> _Set task_
Only the lines from the first one through the line with "# Bonding film" should be printed, exactly as they appear.

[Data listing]
----------------

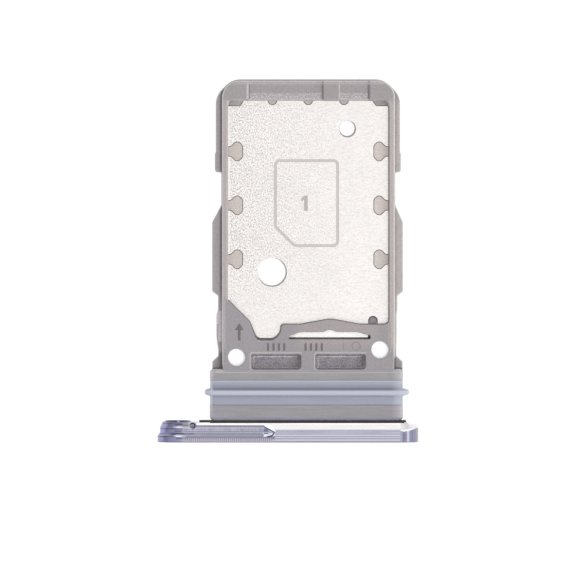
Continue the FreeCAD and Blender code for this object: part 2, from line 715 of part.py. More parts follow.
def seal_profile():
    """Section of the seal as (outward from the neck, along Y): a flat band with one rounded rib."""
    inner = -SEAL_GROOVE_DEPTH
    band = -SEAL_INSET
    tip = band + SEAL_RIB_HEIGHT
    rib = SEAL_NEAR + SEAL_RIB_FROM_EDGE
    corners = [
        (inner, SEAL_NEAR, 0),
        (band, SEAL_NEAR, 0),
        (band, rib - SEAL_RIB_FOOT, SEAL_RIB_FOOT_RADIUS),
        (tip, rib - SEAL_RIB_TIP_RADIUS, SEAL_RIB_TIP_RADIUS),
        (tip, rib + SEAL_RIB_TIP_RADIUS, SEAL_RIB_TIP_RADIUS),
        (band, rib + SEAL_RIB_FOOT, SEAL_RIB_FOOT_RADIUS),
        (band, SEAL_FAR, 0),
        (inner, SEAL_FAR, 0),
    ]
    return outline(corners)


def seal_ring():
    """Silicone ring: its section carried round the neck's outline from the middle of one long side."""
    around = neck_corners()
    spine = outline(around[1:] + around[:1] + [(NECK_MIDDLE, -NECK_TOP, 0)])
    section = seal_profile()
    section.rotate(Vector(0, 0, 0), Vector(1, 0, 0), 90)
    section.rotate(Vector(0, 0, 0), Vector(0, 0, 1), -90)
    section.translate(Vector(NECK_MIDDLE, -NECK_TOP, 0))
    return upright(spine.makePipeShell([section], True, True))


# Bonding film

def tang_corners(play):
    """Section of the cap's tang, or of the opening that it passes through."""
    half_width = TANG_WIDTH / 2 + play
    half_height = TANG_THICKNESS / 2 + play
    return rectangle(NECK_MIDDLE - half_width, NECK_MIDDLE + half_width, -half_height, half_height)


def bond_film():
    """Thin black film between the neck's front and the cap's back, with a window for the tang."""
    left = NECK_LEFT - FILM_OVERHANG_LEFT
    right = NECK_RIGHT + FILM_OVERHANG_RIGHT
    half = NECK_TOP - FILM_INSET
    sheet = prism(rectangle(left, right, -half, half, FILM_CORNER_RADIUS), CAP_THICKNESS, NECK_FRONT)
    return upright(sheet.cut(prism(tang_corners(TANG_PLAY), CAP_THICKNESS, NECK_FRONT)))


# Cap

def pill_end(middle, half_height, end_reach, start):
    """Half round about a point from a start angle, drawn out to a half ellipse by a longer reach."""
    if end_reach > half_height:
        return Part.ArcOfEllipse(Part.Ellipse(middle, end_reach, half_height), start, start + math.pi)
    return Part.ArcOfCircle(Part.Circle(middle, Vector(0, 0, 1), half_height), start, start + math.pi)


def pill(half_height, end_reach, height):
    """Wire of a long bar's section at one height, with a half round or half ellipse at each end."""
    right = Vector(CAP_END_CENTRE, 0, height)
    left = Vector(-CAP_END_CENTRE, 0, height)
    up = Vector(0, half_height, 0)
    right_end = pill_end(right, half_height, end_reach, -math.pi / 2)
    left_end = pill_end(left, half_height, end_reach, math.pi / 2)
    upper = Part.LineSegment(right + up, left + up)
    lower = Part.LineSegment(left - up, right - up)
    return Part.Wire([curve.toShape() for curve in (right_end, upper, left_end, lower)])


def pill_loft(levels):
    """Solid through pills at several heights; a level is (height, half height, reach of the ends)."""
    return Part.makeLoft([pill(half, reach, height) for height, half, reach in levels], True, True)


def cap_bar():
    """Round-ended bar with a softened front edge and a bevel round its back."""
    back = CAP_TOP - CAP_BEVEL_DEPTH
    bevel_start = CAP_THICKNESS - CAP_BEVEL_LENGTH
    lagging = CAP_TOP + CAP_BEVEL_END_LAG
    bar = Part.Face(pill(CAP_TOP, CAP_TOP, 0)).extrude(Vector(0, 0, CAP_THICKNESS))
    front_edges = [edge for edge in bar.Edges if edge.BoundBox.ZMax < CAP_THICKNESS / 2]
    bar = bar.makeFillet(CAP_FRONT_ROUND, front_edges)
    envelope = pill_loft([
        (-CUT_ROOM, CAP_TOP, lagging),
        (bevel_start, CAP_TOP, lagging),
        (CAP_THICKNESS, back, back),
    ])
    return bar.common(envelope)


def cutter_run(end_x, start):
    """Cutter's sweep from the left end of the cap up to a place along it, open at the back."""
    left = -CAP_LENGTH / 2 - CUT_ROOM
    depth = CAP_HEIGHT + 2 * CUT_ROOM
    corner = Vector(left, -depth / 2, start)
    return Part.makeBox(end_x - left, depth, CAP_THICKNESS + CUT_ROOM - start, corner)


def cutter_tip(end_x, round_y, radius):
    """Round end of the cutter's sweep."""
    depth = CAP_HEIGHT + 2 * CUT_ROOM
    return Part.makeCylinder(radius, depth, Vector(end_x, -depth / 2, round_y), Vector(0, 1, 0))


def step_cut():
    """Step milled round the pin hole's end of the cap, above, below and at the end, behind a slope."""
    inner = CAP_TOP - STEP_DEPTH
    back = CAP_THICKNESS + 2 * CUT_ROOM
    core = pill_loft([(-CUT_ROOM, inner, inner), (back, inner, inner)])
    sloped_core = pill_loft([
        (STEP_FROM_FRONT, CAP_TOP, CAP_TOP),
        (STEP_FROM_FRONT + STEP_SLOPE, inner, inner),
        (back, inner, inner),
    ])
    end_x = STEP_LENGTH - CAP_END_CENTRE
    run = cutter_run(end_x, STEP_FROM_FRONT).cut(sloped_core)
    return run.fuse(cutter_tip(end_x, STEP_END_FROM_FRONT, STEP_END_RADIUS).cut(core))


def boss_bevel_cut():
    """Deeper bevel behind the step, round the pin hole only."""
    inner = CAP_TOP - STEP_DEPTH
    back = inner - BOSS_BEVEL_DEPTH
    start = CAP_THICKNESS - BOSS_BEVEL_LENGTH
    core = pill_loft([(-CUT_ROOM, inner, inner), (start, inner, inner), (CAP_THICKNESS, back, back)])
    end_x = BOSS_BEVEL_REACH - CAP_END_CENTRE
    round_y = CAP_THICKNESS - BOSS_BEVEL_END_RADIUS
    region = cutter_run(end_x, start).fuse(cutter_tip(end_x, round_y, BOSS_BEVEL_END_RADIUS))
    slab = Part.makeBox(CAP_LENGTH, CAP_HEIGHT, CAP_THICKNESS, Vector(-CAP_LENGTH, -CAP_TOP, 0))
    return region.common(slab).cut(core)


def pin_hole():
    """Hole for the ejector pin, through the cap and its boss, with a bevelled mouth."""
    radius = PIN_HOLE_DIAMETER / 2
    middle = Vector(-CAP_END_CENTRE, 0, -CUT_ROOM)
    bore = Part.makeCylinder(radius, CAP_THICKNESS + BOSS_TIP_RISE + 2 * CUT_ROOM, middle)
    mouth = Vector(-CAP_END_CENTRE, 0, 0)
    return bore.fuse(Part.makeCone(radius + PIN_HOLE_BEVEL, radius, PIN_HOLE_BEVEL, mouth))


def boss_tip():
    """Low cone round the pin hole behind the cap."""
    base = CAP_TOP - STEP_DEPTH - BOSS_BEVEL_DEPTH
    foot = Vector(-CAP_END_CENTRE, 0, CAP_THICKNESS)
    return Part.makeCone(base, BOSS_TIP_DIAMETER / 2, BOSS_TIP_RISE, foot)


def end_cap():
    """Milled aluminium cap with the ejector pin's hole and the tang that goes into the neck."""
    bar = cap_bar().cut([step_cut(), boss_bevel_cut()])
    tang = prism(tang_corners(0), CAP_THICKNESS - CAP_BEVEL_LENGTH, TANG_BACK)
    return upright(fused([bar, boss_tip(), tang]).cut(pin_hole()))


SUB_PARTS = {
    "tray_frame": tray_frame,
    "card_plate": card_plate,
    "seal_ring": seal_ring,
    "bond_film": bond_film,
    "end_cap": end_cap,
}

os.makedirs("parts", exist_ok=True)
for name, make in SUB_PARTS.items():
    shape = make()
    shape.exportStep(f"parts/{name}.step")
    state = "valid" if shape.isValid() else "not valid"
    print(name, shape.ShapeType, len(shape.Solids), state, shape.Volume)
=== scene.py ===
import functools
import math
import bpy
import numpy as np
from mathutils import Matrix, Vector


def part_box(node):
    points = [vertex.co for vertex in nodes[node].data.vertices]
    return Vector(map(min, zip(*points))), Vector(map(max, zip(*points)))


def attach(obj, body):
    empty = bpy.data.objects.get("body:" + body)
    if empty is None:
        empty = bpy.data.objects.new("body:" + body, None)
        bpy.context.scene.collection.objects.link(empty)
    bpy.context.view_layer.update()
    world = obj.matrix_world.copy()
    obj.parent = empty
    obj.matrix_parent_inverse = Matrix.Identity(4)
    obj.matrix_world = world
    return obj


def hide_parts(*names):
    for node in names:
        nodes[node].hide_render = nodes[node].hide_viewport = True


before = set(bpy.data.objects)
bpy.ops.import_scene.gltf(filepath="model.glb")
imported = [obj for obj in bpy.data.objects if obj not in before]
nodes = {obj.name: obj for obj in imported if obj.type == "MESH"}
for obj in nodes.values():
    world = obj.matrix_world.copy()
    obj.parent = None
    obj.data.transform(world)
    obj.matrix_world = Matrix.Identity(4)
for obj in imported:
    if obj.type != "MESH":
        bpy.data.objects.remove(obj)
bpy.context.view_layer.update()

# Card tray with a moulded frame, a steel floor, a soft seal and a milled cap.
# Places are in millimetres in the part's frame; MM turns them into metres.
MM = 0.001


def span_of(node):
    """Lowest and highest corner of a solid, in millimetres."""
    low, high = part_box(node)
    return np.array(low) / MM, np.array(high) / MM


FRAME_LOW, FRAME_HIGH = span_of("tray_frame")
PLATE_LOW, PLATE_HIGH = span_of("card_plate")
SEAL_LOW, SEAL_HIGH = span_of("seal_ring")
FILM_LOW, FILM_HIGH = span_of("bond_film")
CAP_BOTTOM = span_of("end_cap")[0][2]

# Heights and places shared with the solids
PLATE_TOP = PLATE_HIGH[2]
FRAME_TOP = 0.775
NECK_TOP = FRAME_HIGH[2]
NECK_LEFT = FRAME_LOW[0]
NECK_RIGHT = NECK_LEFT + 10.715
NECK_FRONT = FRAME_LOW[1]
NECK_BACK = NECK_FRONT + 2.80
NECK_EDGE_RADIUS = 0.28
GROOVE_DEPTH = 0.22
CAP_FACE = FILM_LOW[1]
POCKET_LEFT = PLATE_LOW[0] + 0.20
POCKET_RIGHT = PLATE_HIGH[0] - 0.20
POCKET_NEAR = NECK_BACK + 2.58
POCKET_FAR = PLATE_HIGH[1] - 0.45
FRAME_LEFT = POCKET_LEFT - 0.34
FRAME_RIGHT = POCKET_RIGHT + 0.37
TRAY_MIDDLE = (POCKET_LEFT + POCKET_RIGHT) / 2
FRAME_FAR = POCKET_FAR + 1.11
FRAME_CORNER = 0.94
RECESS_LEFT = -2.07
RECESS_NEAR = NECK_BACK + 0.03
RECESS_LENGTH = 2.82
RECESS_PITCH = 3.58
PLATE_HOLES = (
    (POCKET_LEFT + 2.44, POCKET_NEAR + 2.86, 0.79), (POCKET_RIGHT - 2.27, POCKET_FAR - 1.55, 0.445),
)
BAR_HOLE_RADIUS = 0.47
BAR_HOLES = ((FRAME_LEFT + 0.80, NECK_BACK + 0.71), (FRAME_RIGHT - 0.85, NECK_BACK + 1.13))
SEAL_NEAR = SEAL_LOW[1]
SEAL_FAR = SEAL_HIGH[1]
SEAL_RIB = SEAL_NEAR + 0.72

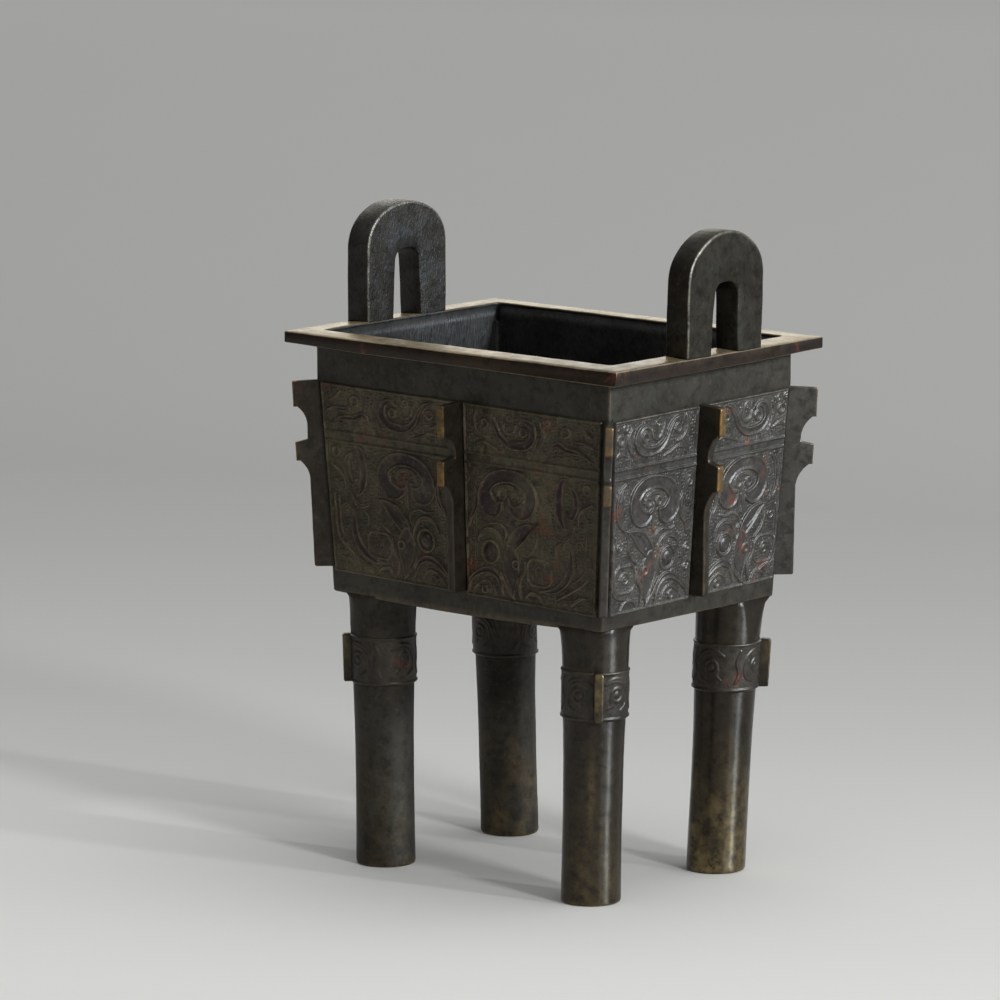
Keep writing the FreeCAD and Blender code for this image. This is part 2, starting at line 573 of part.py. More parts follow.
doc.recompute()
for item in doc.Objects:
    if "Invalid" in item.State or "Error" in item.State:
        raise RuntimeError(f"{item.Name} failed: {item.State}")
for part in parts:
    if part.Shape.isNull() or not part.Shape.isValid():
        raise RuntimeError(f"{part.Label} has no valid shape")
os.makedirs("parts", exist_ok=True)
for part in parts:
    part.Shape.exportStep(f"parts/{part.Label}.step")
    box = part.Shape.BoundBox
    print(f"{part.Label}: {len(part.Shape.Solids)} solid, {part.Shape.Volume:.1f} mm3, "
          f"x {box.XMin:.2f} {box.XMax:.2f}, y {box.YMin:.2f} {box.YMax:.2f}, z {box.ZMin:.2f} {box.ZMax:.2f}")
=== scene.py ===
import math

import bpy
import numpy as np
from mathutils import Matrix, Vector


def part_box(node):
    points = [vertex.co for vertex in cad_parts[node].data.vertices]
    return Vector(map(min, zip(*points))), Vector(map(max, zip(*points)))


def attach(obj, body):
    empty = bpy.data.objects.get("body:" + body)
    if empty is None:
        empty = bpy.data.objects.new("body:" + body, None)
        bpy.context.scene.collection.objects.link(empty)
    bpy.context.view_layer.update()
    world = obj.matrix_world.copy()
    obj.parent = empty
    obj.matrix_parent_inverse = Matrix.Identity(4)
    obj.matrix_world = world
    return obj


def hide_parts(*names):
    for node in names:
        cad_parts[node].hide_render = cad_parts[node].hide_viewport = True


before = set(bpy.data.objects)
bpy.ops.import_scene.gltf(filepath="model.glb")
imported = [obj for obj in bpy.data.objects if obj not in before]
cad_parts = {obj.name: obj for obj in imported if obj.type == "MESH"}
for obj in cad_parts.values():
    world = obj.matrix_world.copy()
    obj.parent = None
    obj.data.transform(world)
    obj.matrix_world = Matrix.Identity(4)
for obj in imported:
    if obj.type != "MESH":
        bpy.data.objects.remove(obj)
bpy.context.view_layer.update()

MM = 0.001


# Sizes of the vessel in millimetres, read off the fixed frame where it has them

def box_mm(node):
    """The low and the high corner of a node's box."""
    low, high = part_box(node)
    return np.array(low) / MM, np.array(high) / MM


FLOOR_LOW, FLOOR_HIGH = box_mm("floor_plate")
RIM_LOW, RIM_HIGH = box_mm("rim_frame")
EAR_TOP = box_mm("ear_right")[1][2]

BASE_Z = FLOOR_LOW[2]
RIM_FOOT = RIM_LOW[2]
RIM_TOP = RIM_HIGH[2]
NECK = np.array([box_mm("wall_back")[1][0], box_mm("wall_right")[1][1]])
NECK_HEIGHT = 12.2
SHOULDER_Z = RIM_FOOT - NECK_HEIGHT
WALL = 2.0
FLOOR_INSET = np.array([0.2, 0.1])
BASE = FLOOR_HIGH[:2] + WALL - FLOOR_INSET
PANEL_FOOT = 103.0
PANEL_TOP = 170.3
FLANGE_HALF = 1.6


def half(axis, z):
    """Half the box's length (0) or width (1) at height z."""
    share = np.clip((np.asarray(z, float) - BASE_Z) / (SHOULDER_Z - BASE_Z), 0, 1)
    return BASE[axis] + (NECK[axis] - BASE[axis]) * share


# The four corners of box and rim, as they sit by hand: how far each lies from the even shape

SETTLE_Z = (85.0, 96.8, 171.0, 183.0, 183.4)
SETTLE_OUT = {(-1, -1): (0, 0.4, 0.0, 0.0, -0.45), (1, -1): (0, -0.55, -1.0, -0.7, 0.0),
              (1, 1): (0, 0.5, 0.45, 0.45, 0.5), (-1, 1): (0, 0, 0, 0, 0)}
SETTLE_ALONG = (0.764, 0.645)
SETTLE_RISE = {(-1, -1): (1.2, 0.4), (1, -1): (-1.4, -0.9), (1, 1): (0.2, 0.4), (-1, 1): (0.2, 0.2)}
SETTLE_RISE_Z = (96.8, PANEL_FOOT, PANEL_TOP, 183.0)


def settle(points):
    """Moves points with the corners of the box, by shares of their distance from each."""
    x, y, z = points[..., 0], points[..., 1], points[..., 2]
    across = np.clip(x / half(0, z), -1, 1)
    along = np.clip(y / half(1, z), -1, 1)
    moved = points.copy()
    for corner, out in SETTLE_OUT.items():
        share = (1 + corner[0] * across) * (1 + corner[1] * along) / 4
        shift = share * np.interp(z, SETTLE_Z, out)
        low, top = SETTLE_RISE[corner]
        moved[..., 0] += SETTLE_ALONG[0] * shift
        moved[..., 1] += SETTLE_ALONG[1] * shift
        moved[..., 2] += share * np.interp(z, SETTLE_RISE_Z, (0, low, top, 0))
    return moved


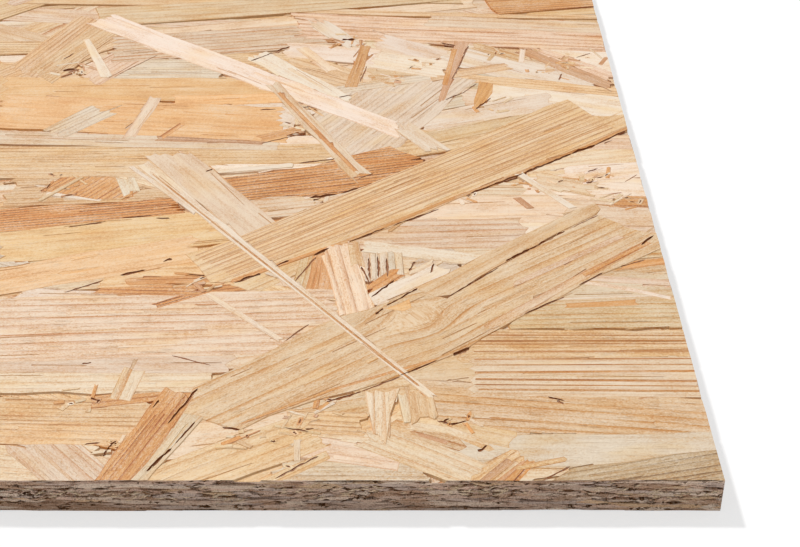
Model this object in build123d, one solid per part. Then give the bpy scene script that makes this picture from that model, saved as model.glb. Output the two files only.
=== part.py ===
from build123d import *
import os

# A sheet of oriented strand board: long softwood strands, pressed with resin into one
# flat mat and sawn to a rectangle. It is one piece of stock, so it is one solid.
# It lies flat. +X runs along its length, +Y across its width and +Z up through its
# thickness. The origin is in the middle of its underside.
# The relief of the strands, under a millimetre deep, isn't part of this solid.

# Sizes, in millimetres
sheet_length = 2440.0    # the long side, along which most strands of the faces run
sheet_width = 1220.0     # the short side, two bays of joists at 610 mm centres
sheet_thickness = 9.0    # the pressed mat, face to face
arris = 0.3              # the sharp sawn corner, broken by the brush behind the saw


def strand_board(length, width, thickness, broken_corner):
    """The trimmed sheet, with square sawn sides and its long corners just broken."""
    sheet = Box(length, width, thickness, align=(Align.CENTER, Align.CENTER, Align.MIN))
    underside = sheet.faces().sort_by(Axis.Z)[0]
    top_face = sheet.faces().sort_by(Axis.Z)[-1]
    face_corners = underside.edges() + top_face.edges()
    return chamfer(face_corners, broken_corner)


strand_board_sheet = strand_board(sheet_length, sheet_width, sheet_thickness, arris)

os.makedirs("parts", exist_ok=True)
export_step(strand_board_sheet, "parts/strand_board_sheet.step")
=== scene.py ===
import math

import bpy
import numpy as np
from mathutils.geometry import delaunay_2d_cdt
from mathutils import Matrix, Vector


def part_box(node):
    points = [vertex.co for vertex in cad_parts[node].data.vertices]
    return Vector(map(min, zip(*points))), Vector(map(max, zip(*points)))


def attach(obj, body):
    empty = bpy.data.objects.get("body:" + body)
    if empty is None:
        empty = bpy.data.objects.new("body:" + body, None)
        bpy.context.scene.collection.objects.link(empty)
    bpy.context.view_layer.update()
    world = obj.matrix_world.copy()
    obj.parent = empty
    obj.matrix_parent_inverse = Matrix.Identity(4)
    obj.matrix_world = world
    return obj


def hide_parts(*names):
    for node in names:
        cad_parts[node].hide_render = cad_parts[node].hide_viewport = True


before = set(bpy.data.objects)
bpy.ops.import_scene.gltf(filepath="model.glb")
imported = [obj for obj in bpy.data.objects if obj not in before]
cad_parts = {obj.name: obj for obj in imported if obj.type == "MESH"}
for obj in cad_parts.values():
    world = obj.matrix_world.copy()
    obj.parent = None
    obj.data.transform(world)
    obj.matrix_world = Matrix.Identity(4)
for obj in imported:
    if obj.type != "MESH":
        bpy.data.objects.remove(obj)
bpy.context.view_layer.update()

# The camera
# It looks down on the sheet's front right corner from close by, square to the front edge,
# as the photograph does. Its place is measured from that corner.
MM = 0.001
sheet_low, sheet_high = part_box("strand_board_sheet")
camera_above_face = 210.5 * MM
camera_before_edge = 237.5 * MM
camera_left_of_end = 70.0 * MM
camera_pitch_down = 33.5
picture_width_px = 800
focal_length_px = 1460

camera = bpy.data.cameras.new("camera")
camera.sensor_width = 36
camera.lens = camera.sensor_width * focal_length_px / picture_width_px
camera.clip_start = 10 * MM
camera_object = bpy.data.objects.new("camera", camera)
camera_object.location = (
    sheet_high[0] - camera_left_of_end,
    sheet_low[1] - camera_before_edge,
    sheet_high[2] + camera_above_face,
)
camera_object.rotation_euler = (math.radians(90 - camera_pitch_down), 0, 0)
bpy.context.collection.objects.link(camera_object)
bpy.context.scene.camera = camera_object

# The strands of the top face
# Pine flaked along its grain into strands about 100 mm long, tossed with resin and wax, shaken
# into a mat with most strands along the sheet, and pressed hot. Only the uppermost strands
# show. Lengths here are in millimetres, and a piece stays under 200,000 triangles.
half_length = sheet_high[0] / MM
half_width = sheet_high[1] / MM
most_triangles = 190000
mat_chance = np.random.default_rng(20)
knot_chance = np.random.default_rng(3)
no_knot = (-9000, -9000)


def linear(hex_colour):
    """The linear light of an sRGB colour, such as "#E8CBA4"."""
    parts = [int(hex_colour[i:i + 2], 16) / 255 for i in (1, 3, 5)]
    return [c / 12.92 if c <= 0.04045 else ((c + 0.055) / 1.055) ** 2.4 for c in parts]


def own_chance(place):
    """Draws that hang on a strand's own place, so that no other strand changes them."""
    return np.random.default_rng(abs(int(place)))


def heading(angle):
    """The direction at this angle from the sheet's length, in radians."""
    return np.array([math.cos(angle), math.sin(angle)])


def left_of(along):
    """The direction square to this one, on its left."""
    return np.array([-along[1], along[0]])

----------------

> _Written solution_
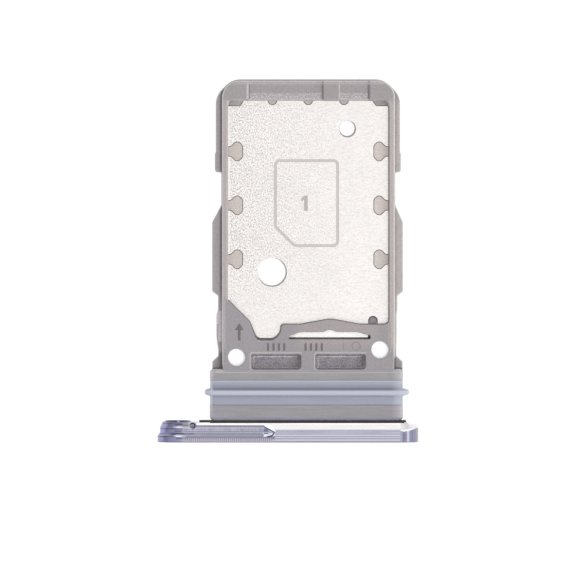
Continue the FreeCAD and Blender code for this object: part 2, from line 715 of part.py. More parts follow.
def seal_profile():
    """Section of the seal as (outward from the neck, along Y): a flat band with one rounded rib."""
    inner = -SEAL_GROOVE_DEPTH
    band = -SEAL_INSET
    tip = band + SEAL_RIB_HEIGHT
    rib = SEAL_NEAR + SEAL_RIB_FROM_EDGE
    corners = [
        (inner, SEAL_NEAR, 0),
        (band, SEAL_NEAR, 0),
        (band, rib - SEAL_RIB_FOOT, SEAL_RIB_FOOT_RADIUS),
        (tip, rib - SEAL_RIB_TIP_RADIUS, SEAL_RIB_TIP_RADIUS),
        (tip, rib + SEAL_RIB_TIP_RADIUS, SEAL_RIB_TIP_RADIUS),
        (band, rib + SEAL_RIB_FOOT, SEAL_RIB_FOOT_RADIUS),
        (band, SEAL_FAR, 0),
        (inner, SEAL_FAR, 0),
    ]
    return outline(corners)


def seal_ring():
    """Silicone ring: its section carried round the neck's outline from the middle of one long side."""
    around = neck_corners()
    spine = outline(around[1:] + around[:1] + [(NECK_MIDDLE, -NECK_TOP, 0)])
    section = seal_profile()
    section.rotate(Vector(0, 0, 0), Vector(1, 0, 0), 90)
    section.rotate(Vector(0, 0, 0), Vector(0, 0, 1), -90)
    section.translate(Vector(NECK_MIDDLE, -NECK_TOP, 0))
    return upright(spine.makePipeShell([section], True, True))


# Bonding film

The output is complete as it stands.